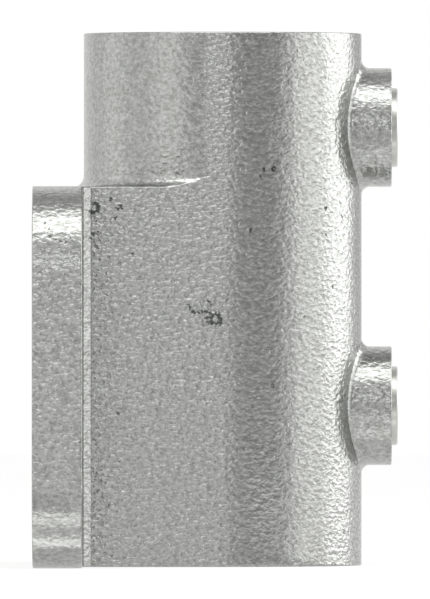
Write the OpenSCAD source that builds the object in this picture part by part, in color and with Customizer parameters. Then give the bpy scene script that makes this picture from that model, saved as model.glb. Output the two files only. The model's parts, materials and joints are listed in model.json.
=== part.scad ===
// Tube wall flange: a galvanised iron casting that holds an upright tube against a wall.
// A four hole plate bolts to the wall, and two set screws clamp the tube in the socket.
// Millimetres. X leaves the wall, Z runs up the tube, and the origin lies on the wall face
// at the centre of the four bolt holes.

/* [Tube socket] */
// Bore of the socket, for a tube of 48.3 mm
bore_d = 49.5; // [43.5:0.5:56]
// Thickness of the socket wall
socket_wall = 4.5; // [3.5:0.25:7]
// Height of the socket, from the foot to the upper rim
socket_h = 112; // [105:1:150]
// Countersink at both mouths of the bore
bore_chamfer = 0.8; // [0.3:0.1:1.5]

/* [Wall plate] */
// Width of the plate along the wall
plate_w = 130; // [124:1:170]
// Height of the plate and of the web in front of it
plate_h = 79.6; // [70:0.2:90]
// Thickness of the plate
plate_t = 10.4; // [7:0.2:14]
// Radius of the plate's corners
plate_corner_r = 18; // [8:1:24]
// Diameter of the wall bolt holes
bolt_hole_d = 14; // [9:0.5:16]
// Distance of each bolt hole from the two nearest edges of the plate
bolt_hole_inset = 18; // [15:0.5:20]

/* [Screw bosses] */
// Diameter of the two bosses
boss_d = 25; // [23:0.5:30]
// How far a boss stands out of the socket
boss_reach = 6.3; // [4.5:0.1:10]
// Upper boss below the rim of the socket
upper_boss_drop = 19.8; // [17:0.2:24]
// Distance between the two bosses
boss_pitch = 58.6; // [44:0.2:64]

/* [Fillets] */
// Fillet of the plate, web and socket
casting_fillet = 2.5; // [1:0.1:4]
// Fillet round the foot of each boss
boss_fillet = 1.9; // [1:0.1:3]

/* [Set screws] */
// Diameter over the thread, 3/8 inch pipe size
screw_d = 16.6; // [12:0.1:17]
// Length of a set screw
screw_len = 11.8; // [8:0.1:12]
// How far a screw stands out of its boss
screw_proud = 1.25; // [0:0.05:3]
// Hexagon socket, across flats
hex_af = 8; // [5:0.5:10]
// Depth of the hexagon socket
hex_depth = 6; // [3:0.5:7]
// Mouth of the cup point that bites the tube
cup_d = 9; // [6:0.5:11]
// Depth of the cup point
cup_depth = 1.6; // [0.8:0.1:2.5]
// Bevel of the screw's outer end
screw_bevel = 0.4; // [0.2:0.1:0.8]
// Taper of the screw's inner end
point_bevel = 1.2; // [0.6:0.1:2]
// Running clearance between screw and hole, on the radius
screw_clearance = 0.06; // [0.03:0.01:0.1]

/* [Hidden] */
$fn = 96;

bore_r = bore_d / 2;
socket_r = bore_r + socket_wall;
// the back of the socket is flush with the front of the plate
tube_x = plate_t + socket_r;
foot_z = -plate_h / 2;
web_top_z = plate_h / 2;
rim_z = foot_z + socket_h;
boss_r = boss_d / 2;
boss_face_x = tube_x + socket_r + boss_reach;
upper_boss_z = rim_z - upper_boss_drop;
lower_boss_z = upper_boss_z - boss_pitch;
screw_r = screw_d / 2;
tapped_r = screw_r + screw_clearance;
screw_face_x = boss_face_x + screw_proud;
hole_y = plate_w / 2 - bolt_hole_inset;
hole_z = plate_h / 2 - bolt_hole_inset;

// overshoot of cutters, and depth to which added metal is rooted in its carrier
over = 5;
root = 1.2;
// a fillet's edges end this far under the surfaces that it joins
seat = 0.05;

// Square corner at the origin, hollowed by an arc of radius r that is tangent to both walls
module fillet_corner(r) {
    difference() {
        translate([-root, -root]) square(r + root);
        translate([r, r]) circle(r);
    }
}

// Casting seen from above: plate, web with straight flanks, and the round front of the socket
module plan_outline() {
    translate([0, -plate_w / 2 - over]) square([plate_t, plate_w + 2 * over]);
    translate([0, -socket_r]) square([tube_x, 2 * socket_r]);
    translate([tube_x, 0]) circle(socket_r);
    for (side = [0, 1])
        mirror([0, side])
            translate([plate_t, socket_r]) fillet_corner(casting_fillet);
}

// Plate seen from the front, in the XY plane, with X as width and Y as height
module plate_outline() {
    straight_w = plate_w - 2 * plate_corner_r;
    straight_h = plate_h - 2 * plate_corner_r;
    square([straight_w, plate_h], center = true);
    square([plate_w, straight_h], center = true);
    for (sx = [-1, 1], sy = [-1, 1])
        translate([sx * straight_w / 2, sy * straight_h / 2]) circle(plate_corner_r);
}

// Lays an XY outline in the YZ plane and extrudes it along X
module extrude_from_wall(depth) {
    rotate([90, 0, 90]) linear_extrude(depth) children();
}

// Plate and web: the plan, trimmed to the plate's outline
module plate_and_web() {
    intersection() {
        translate([0, 0, foot_z - over]) linear_extrude(plate_h + 2 * over) plan_outline();
        extrude_from_wall(tube_x + socket_r + over) plate_outline();
    }
}

// Socket with the fillet between it and the top of the web, which ends just inside the flanks
module tube_socket() {
    flank_y = socket_r - 2 * seat;
    union() {
        translate([tube_x, 0, foot_z]) cylinder(r = socket_r, h = socket_h);
        intersection() {
            translate([tube_x, 0, web_top_z])
                rotate_extrude() translate([socket_r, 0]) fillet_corner(casting_fillet);
            translate([0, -flank_y, foot_z]) cube([tube_x - root, 2 * flank_y, socket_h]);
        }
    }
}

// Where a ball of radius f rolls between boss and barrel, at the angle a round the boss
function ball_centre(a, f, rb, rs) =
    let (y = (rb + f) * cos(a), z = (rb + f) * sin(a))
    [sqrt(pow(rs + f, 2) - y * y), y, z];

// One section of the rolling ball fillet: the arc between both contacts, then a root in the metal
function fillet_section(a, f, rb, rs, steps) =
    let (
        c = ball_centre(a, f, rb, rs),
        to_boss = [0, -cos(a), -sin(a)],
        to_barrel = [-c[0], -c[1], 0] / (rs + f),
        sweep = acos(to_boss * to_barrel),
        root_y = (rb - root) * cos(a)
    )
    concat(
        [for (i = [0:steps])
            let (t = i / steps)
            c + f * (to_boss * sin((1 - t) * sweep) + to_barrel * sin(t * sweep)) / sin(sweep)],
        [[sqrt(rs * rs - root_y * root_y) - root, root_y, (rb - root) * sin(a)]]
    );

// Fillet round the foot of a boss, where its cylinder meets the socket's. X runs out of the boss.
module boss_foot_fillet() {
    stations = 48;
    steps = 6;
    ring = steps + 2;
    points = [for (s = [0:stations - 1])
        each fillet_section(360 * s / stations, boss_fillet, boss_r - seat, socket_r - seat, steps)];
    faces = [for (s = [0:stations - 1], i = [0:ring - 1])
        let (
            a = s * ring + i,
            b = s * ring + (i + 1) % ring,
            c = ((s + 1) % stations) * ring + (i + 1) % ring,
            d = ((s + 1) % stations) * ring + i
        )
        each [[a, c, b], [a, d, c]]];
    polyhedron(points, faces);
}

// One boss with its fillet, at the height z
module screw_boss(z) {
    translate([tube_x, 0, z]) {
        rotate([0, 90, 0]) cylinder(r = boss_r, h = socket_r + boss_reach);
        boss_foot_fillet();
    }
}

// Bore of the socket, with both mouths countersunk
module tube_bore() {
    translate([tube_x, 0, foot_z]) {
        translate([0, 0, -over]) cylinder(r = bore_r, h = socket_h + 2 * over);
        translate([0, 0, -over])
            cylinder(r1 = bore_r + bore_chamfer + over, r2 = bore_r, h = bore_chamfer + over);
        translate([0, 0, socket_h - bore_chamfer])
            cylinder(r1 = bore_r, r2 = bore_r + bore_chamfer + over, h = bore_chamfer + over);
    }
}

// Hole for a set screw, from the bore out through the boss
module tapped_hole(z) {
    translate([tube_x, 0, z]) rotate([0, 90, 0]) cylinder(r = tapped_r, h = socket_r + boss_reach + over);
}

module bolt_holes() {
    for (sy = [-1, 1], sz = [-1, 1])
        translate([-over, sy * hole_y, sz * hole_z])
            rotate([0, 90, 0]) cylinder(d = bolt_hole_d, h = plate_t + 2 * over);
}

module flange_body() {
    color([0.63, 0.64, 0.62])
        difference() {
            union() {
                tube_socket();
                plate_and_web();
                screw_boss(upper_boss_z);
                screw_boss(lower_boss_z);
            }
            tube_bore();
            tapped_hole(upper_boss_z);
            tapped_hole(lower_boss_z);
            bolt_holes();
        }
}

// Half section of a set screw, from its cup point at the origin to its outer face
module screw_profile() {
    polygon([
        [0, cup_depth],
        [cup_d / 2, 0],
        [screw_r - point_bevel, 0],
        [screw_r, point_bevel],
        [screw_r, screw_len - screw_bevel],
        [screw_r - screw_bevel, screw_len],
        [0, screw_len]
    ]);
}

module set_screw(z) {
    hex_r = hex_af / sqrt(3);
    color([0.72, 0.71, 0.67])
        translate([screw_face_x - screw_len, 0, z])
            rotate([0, 90, 0])
                difference() {
                    rotate_extrude() screw_profile();
                    translate([0, 0, screw_len - hex_depth]) cylinder(r = hex_r, h = hex_depth + over, $fn = 6);
                }
}

flange_body();
set_screw(upper_boss_z);  // upper_set_screw
set_screw(lower_boss_z);  // lower_set_screw
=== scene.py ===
import json
import math
import bpy
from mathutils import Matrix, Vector


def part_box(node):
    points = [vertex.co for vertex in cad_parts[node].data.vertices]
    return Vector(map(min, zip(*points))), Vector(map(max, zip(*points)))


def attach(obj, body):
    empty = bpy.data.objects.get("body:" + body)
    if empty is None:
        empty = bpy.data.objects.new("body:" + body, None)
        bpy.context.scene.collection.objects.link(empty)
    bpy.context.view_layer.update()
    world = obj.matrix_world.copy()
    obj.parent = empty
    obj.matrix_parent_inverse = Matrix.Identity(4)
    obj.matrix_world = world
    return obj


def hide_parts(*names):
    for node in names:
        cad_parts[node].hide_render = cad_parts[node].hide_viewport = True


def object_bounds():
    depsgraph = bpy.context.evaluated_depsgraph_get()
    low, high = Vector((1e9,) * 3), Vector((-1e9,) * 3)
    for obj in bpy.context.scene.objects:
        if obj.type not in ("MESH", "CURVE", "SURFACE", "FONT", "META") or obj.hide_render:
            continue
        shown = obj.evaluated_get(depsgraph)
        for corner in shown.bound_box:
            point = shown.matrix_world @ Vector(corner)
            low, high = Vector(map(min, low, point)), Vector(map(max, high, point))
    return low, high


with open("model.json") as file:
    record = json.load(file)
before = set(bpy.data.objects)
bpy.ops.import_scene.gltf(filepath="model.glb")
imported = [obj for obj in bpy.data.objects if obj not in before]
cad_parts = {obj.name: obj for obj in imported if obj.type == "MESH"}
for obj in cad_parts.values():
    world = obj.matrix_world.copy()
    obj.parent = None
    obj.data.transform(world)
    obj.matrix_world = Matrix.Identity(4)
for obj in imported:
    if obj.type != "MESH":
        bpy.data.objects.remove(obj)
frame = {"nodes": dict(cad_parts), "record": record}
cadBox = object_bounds()
print("frame loaded:", sorted(frame["nodes"]))

bpy.context.scene.view_settings.view_transform = "Standard"
mm = 0.001
footHeight = cadBox[0].z


# one node with its settings and links: a key that is a socket's name or number takes a value or another socket
def addNode(tree, kind, settings=None, **links):
    node = tree.nodes.new(kind)
    for name, value in (settings or {}).items():
        setattr(node, name, value)
    for name, value in links.items():
        key = int(name[1:]) if name[1:].isdigit() else name.replace("_", " ")
        socket = node.inputs[key]
        if isinstance(value, bpy.types.NodeSocket):
            tree.links.new(value, socket)
        else:
            socket.default_value = value
    return node


# an sRGB hex value as the linear colour that a shader takes
def hexColour(text):
    channels = [int(text[i:i + 2], 16) / 255 for i in (1, 3, 5)]
    linear = [c / 12.92 if c <= 0.04045 else ((c + 0.055) / 1.055) ** 2.4 for c in channels]
    return (*linear, 1.0)


def newMaterial(name):
    material = bpy.data.materials.new(name)
    material.use_nodes = True
    material.node_tree.nodes.clear()
    return material, material.node_tree


slack = 0.02 * mm       # places closer than this count as one
weld = 0.001 * mm       # corners closer than this are merged


# deselects everything, then selects one object and makes it active
def pickOnly(piece):
    bpy.ops.object.select_all(action="DESELECT")
    piece.select_set(True)
    bpy.context.view_layer.objects.active = piece


# adds a modifier with its settings and applies it
def applyModifier(piece, kind, **settings):
    pickOnly(piece)
    modifier = piece.modifiers.new(kind.lower(), kind)
    for name, value in settings.items():
        setattr(modifier, name, value)
    bpy.ops.object.modifier_apply(modifier=modifier.name)


# joins a second piece to the first or cuts it out, and clears it away
def combine(piece, tool, operation):
    applyModifier(piece, "BOOLEAN", object=tool, operation=operation, solver="MANIFOLD")
    bpy.data.objects.remove(tool)


# puts a piece's place into its mesh
def settle(piece):
    pickOnly(piece)
    bpy.ops.object.transform_apply(location=True, rotation=True, scale=True)


# camera, square to the side of the part
photo = {
    "width": 430,             # pixels
    "height": 599,
    "pixelsPerMm": 4.76,      # from the set screws, 79.3 pixels across
    "wallPixel": 34.0,        # the plate's back face
    "footPixel": 565.9,       # the foot of the casting
    "lens": 1200,             # so long that the view is as good as parallel, as in the photograph
    "sensor": 36,             # the camera's own width of picture, in the lens's units
    "clipEnd": 12,            # metres
    "truePlane": -12 * mm,    # where the scale is exact, between the socket's axis and the plate's near end
}
viewCentre = Vector((
    (photo["width"] / 2 - photo["wallPixel"]) / photo["pixelsPerMm"] * mm,
    photo["truePlane"],
    footHeight + (photo["footPixel"] - photo["height"] / 2) / photo["pixelsPerMm"] * mm,
))
longSide = photo["height"] / photo["pixelsPerMm"] * mm
bpy.ops.object.camera_add(location=viewCentre - Vector((0, longSide / photo["sensor"] * photo["lens"], 0)),
                          rotation=(math.pi / 2, 0, 0))
camera = bpy.context.object
camera.name = "sideCamera"
camera.data.lens = photo["lens"]
camera.data.clip_end = photo["clipEnd"]
bpy.context.scene.camera = camera
print("camera stands", round(-camera.location.y, 2), "m off")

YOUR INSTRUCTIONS
Working from the data above, extract solely the lines from the one containing "flange_body();" through the one containing "point = shown.matrix_world", exactly as they appear, both included.

THE COMPLETED TASK
flange_body();
set_screw(upper_boss_z);  // upper_set_screw
set_screw(lower_boss_z);  // lower_set_screw
=== scene.py ===
import json
import math
import bpy
from mathutils import Matrix, Vector


def part_box(node):
    points = [vertex.co for vertex in cad_parts[node].data.vertices]
    return Vector(map(min, zip(*points))), Vector(map(max, zip(*points)))


def attach(obj, body):
    empty = bpy.data.objects.get("body:" + body)
    if empty is None:
        empty = bpy.data.objects.new("body:" + body, None)
        bpy.context.scene.collection.objects.link(empty)
    bpy.context.view_layer.update()
    world = obj.matrix_world.copy()
    obj.parent = empty
    obj.matrix_parent_inverse = Matrix.Identity(4)
    obj.matrix_world = world
    return obj


def hide_parts(*names):
    for node in names:
        cad_parts[node].hide_render = cad_parts[node].hide_viewport = True


def object_bounds():
    depsgraph = bpy.context.evaluated_depsgraph_get()
    low, high = Vector((1e9,) * 3), Vector((-1e9,) * 3)
    for obj in bpy.context.scene.objects:
        if obj.type not in ("MESH", "CURVE", "SURFACE", "FONT", "META") or obj.hide_render:
            continue
        shown = obj.evaluated_get(depsgraph)
        for corner in shown.bound_box:
            point = shown.matrix_world @ Vector(corner)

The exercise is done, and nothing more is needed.